WASHINGTON — Thursday, January 14, 2010
In a move aimed at limiting financial speculators' ability to drive up oil prices, the Commodity Futures Trading Commission on Thursday proposed restrictions on the number of energy contracts that any single investor can hold and new limits on the trading activities of Wall Street banks.

The commission staff proposal comes amid growing research that suggests that the record high oil and gasoline prices in 2008 were due in part to excessive financial speculation. Much of that speculation came from Wall Street powerhouses such as Goldman Sachs and Morgan Stanley.

"Today's meeting is an important step," commission Chairman Gary Gensler said.

Before 2001, there were limits on how much control any one investor could have in the energy markets, a term called position limits. The limits disappeared amid an era of deregulation, and by 2004 oil prices were climbing sharply as the global economy grew.
http://www.mcclatchydc.com/2010/01/14/82393/trading-commission-proposes-curbing.html#ixzz0wy4qdcgW


Those boys were gambling with borrowed money and thought they had the markets figured out, when the true value of RE paper derivatives of derivatives started to show, people wanted their loans paid back and the whole thing came down.

At the time I thought "This Is It!" the big overnight armageddon event I'd always pooh-poohed, not only because oil was skyrocketing but also so was almost every other commodity - except the one where most average people had most of their equity, real estate. What I didn't understand for some time was how completely the market had been set loose to "regulate" itself and exactly how much leverage had been manufactured from thin air.

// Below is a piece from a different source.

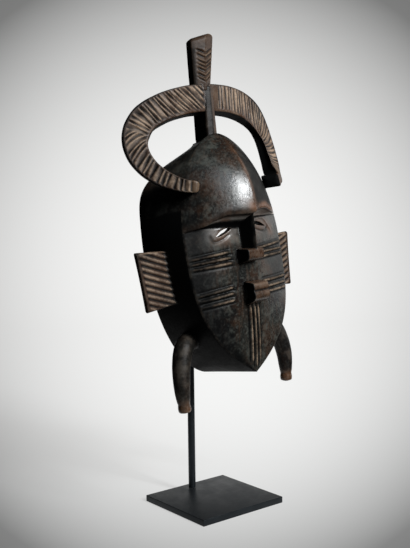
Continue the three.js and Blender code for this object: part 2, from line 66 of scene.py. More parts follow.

All that leverage needed someplace to go to keep the party alive so "every" commodity boomed - that was probably the givaway that it wasn't just oil - after all, it would take some amount of time for the high cost of oil to percolate through the economy and raise milk prices for example.

So if you ignore that little bit of noise in '07-'09, we still have about the same amount of capacity we did at that peak albeit at about 600% the price of 2000. To me that says we are at a plateau at the worst and not on the downhill side of the peak.